Stored items from a collection:
____________________

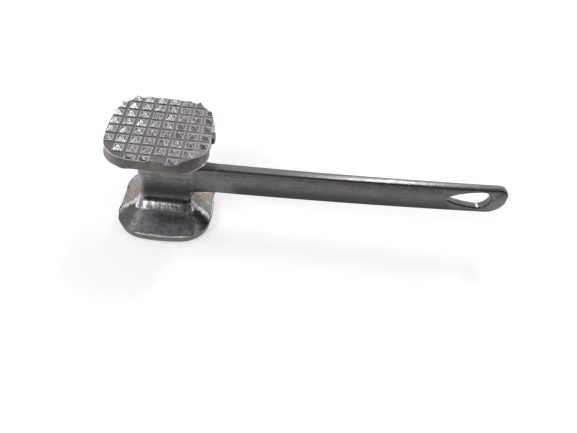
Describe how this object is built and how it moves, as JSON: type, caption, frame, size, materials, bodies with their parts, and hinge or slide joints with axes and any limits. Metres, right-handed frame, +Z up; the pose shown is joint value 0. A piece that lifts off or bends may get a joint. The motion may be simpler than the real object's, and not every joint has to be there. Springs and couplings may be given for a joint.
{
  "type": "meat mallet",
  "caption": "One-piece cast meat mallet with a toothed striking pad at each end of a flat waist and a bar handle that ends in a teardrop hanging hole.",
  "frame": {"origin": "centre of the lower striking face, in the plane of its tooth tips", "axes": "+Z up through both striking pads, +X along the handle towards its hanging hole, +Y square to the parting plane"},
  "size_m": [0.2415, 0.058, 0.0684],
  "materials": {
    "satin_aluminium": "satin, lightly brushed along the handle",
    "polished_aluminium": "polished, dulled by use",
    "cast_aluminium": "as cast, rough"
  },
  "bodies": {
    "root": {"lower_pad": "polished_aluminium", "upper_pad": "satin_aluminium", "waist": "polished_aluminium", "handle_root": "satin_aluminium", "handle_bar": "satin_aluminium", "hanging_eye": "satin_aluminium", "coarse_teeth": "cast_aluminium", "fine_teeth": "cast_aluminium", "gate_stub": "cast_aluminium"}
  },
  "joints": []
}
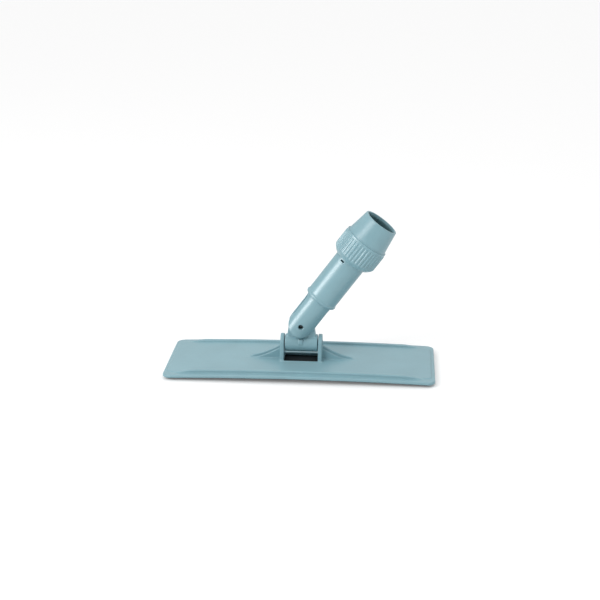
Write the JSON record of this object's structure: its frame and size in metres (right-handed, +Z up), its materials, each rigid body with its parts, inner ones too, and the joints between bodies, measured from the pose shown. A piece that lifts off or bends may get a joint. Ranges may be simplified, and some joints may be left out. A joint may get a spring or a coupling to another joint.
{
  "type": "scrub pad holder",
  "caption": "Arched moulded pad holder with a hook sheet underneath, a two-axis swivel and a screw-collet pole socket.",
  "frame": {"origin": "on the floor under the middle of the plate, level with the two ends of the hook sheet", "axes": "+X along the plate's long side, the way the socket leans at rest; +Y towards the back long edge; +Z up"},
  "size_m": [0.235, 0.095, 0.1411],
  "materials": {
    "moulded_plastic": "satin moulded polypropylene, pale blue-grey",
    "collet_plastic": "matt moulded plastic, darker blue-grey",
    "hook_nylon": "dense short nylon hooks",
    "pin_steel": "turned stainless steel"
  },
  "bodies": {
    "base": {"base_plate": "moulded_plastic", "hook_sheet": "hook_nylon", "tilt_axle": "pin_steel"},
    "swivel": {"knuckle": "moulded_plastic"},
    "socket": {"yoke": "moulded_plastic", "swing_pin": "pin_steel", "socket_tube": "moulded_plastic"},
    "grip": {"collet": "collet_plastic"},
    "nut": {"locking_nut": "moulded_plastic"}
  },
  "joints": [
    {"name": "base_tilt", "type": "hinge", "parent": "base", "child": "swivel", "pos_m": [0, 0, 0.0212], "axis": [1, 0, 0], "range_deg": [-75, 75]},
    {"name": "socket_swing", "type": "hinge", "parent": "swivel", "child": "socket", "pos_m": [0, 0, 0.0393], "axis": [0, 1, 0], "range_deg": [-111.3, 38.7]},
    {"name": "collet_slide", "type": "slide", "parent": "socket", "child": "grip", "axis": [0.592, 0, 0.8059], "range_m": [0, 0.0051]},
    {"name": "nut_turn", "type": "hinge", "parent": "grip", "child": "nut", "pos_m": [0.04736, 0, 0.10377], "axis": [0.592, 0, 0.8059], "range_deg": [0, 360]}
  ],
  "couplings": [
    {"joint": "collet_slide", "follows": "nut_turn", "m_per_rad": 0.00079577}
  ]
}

____________________

Goal of the exercise: Copy down every line of the material above that includes the string "each".

Solution to the problem:
  "caption": "One-piece cast meat mallet with a toothed striking pad at each end of a flat waist and a bar handle that ends in a teardrop hanging hole.",
Write the JSON record of this object's structure: its frame and size in metres (right-handed, +Z up), its materials, each rigid body with its parts, inner ones too, and the joints between bodies, measured from the pose shown. A piece that lifts off or bends may get a joint. Ranges may be simplified, and some joints may be left out. A joint may get a spring or a coupling to another joint.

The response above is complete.